A Source of Long Memory in Volatility

Abstract

The long memory characteristic of financial market volatility is well documented and has important implications for volatility forecasting and option pricing. When fitted to the same data, different volatility models calculate the unconditional variance differently and could have very different volatility persistent parameters. Hence, they produce very different volatility forecasts even when the projection is just beyond a few days. The popular GARCH and GJR models have short memory. This paper compares the out-of-sample forecasting performance of four long memory volatility models, viz. fractional integrated (FI), break, component and regime switching.
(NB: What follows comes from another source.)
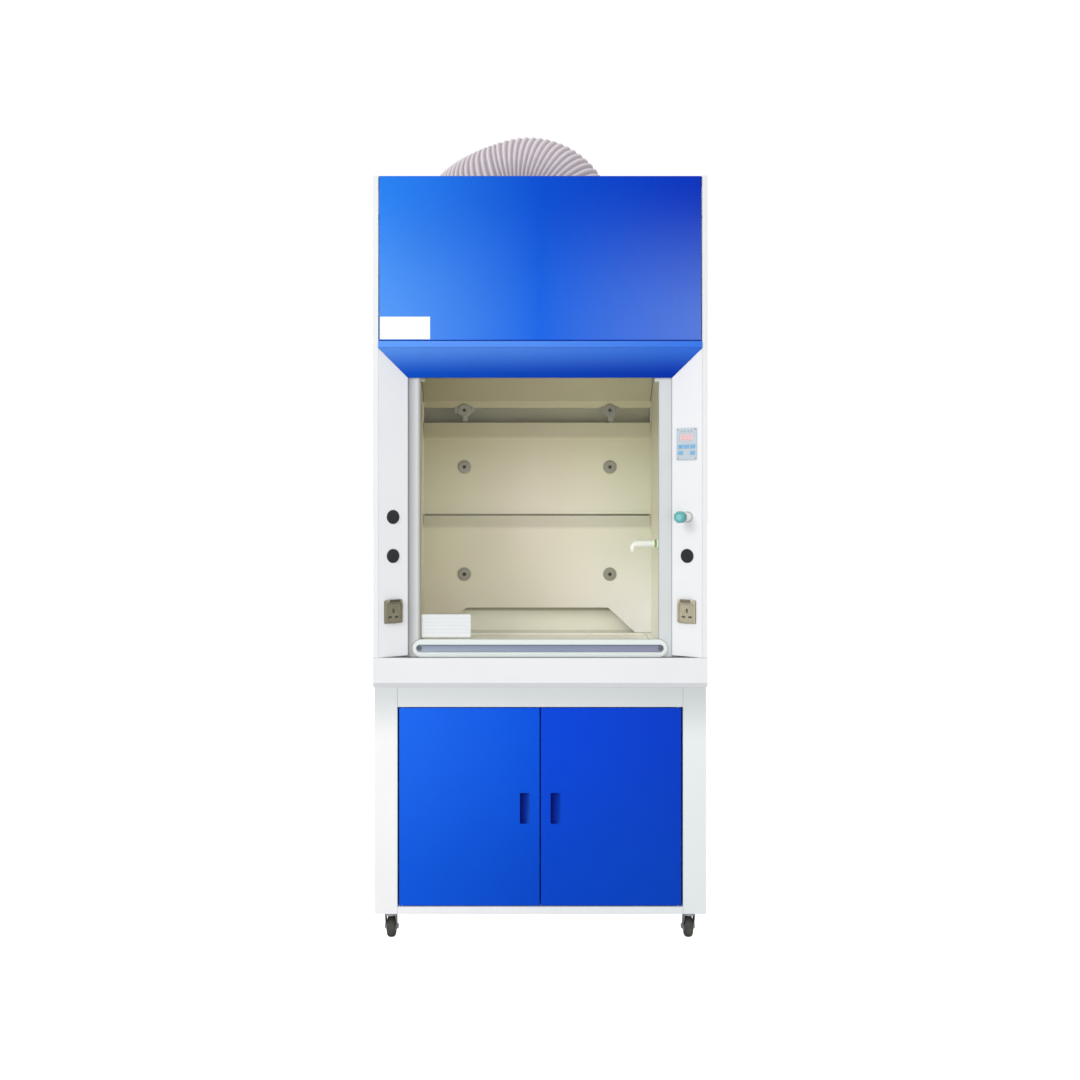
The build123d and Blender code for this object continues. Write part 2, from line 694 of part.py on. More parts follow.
# ================================================================ sash
def sash_frame():
    """Stiles with tongues, a top rail, glass clips and cable lugs."""
    front, back = SASH_FRONT, SASH_FRONT + 16
    stile_zs = (SASH_Z0 + 55, SASH_Z1)
    with BuildPart() as frame:
        for side in SIDES:
            block((side * 363, side * SASH_W), (front, back), stile_zs)
            # tongue running in the track
            block((side * (SASH_W - 1), side * 405), GROOVE, stile_zs)
        block((-SASH_W, SASH_W), (front, back), (SASH_Z1 - 24, SASH_Z1))
        # groove for the glass
        block((-GROOVE_X, GROOVE_X), GROOVE, (SASH_Z0 + 40, SASH_Z1 - 10), CUT)
        for side in SIDES:
            # glass clip at the upper corner
            block((side * 350, side * 364), (front - 2, front + 4.8), (1696, SASH_Z1 - 20))
            # cable lug behind the stile, bored for the cable
            block((side * (CABLE_X - 8), side * (CABLE_X + 8)), (front + 15.5, front + 33),
                  (LUG_Z, LUG_Z + 18))
            rod_z(side * CABLE_X, PULLEY_FRONT - PULLEY_R, LUG_Z - 2, 2.5, 22, CUT)
    save(frame, "sash_frame")


def sash_glass():
    with BuildPart() as glass:
        block((-371, 371), (SASH_FRONT + 5.5, SASH_FRONT + 10.5),
              (SASH_Z0 + 30, SASH_Z1 - 10.5))
    save(glass, "sash_glass")


def sash_handle():
    """Full-width rounded bar with a long finger groove, carrying the glass foot."""
    front = upright(HANDLE_FRONT)
    front_y = FRONT + HANDLE_FRONT
    middle = (0, HANDLE_Z)
    groove_d = 12
    with BuildPart() as handle:
        slot(front, (2 * SASH_W, 54), -30, middle)
        fillet(handle.faces().sort_by(Axis.Y)[0].edges(), 5)
        slot(front, (2 * 376, 23), -groove_d, middle, mode=CUT)
        fillet(handle.edges().filter_by(lambda edge: abs(edge.center().Y - front_y) < 0.1), 1.5)
        block((-GROOVE_X, GROOVE_X), GROOVE, (SASH_Z0 + 29.5, SASH_Z0 + 60), CUT)
        # strip set in the bottom of the groove
        slot(upright(HANDLE_FRONT + groove_d - 0.05), (2 * 375.7, 22), 3, middle)
    save(handle, "sash_handle")


def sash_tracks():
    """Channels the sash tongues run in."""
    channel = [(391, 67.5), (410, 67.5), (410, 91), (391, 91)]   # x, depth
    with BuildPart() as tracks:
        for side in SIDES:
            prism(level(WORK_Z + 0.5), plan(side, strip(channel, SHEET)), 2275 - WORK_Z)
    save(tracks, "sash_tracks")


# ---------------------------------------------------------------- counterbalance
def pulleys(name, depth):
    """A grooved pulley on each side, turning about X."""
    half, bore_r, rim_r, groove_r = 5, 4.06, 28.5, 23.6
    y = FRONT + depth
    with BuildPart() as pair:
        for side in SIDES:
            with BuildSketch(
                    Plane(origin=(side * CABLE_X, y, PULLEY_Z), x_dir=(1, 0, 0),
                          z_dir=(0, -1, 0))):
                with BuildLine():
                    Polyline(
                        (-half, bore_r), (half, bore_r), (half, rim_r), (2.6, rim_r),
                        (1.6, groove_r), (-1.6, groove_r), (-2.6, rim_r), (-half, rim_r),
                        close=True)
                make_face()
            revolve(axis=Axis((0, y, PULLEY_Z), (1, 0, 0)))
    save(pair, name)


def pulley_brackets():
    """An angle beside each pulley, reaching to the side panel, with its stub axle."""
    bottom = PULLEY_Z - 40
    inner_x = CABLE_X + 12
    with BuildPart() as brackets:
        for depth in (PULLEY_FRONT, PULLEY_REAR):
            depths = (depth - 20, depth + 20)
            for side in SIDES:
                block((side * inner_x, side * (inner_x + 3)), depths, (bottom, PULLEY_Z + 16))
                block((side * inner_x, side * (WIDTH / 2 - SHEET)), depths,
                      (bottom, bottom + 3))
                rod_x(side * (inner_x + 0.5), depth, PULLEY_Z, 4, -side * 22)
                rod_x(side * (CABLE_X - 5.5), depth, PULLEY_Z, 7, -side * 3)
    save(brackets, "pulley_brackets")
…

Using S&P 500 returns, we find structural break model to produce the best in-sample fit and out-of-sample forecasts, if future volatility breaks are known. Without knowing the future breaks, GJR produced the best short horizon forecasts. For volatility forecasts of 10 days and beyond, FI dominates. The FI model projects the future unconditional variance from the exponentially weighted sum of an infinite number of past shocks. The persistence parameters then control how fast the forecasts converge to this unconditional variance. As the fractional differencing parameter gets closer to and exceeds 0.5, volatility is non-stationary. The success of the FI model in forecasting S&P 500 volatility suggests that the latter should be treated as nonstationary. Which volatility model is best for forecasting is an empirical issue. A best model for S&P 500 need not be the best for the other series, and may not always be the best, all the time, for forecasting S&P 500 volatility. Unusual events such as the 1987 crash, for example, call for unusual treatments to get better forecasting performance.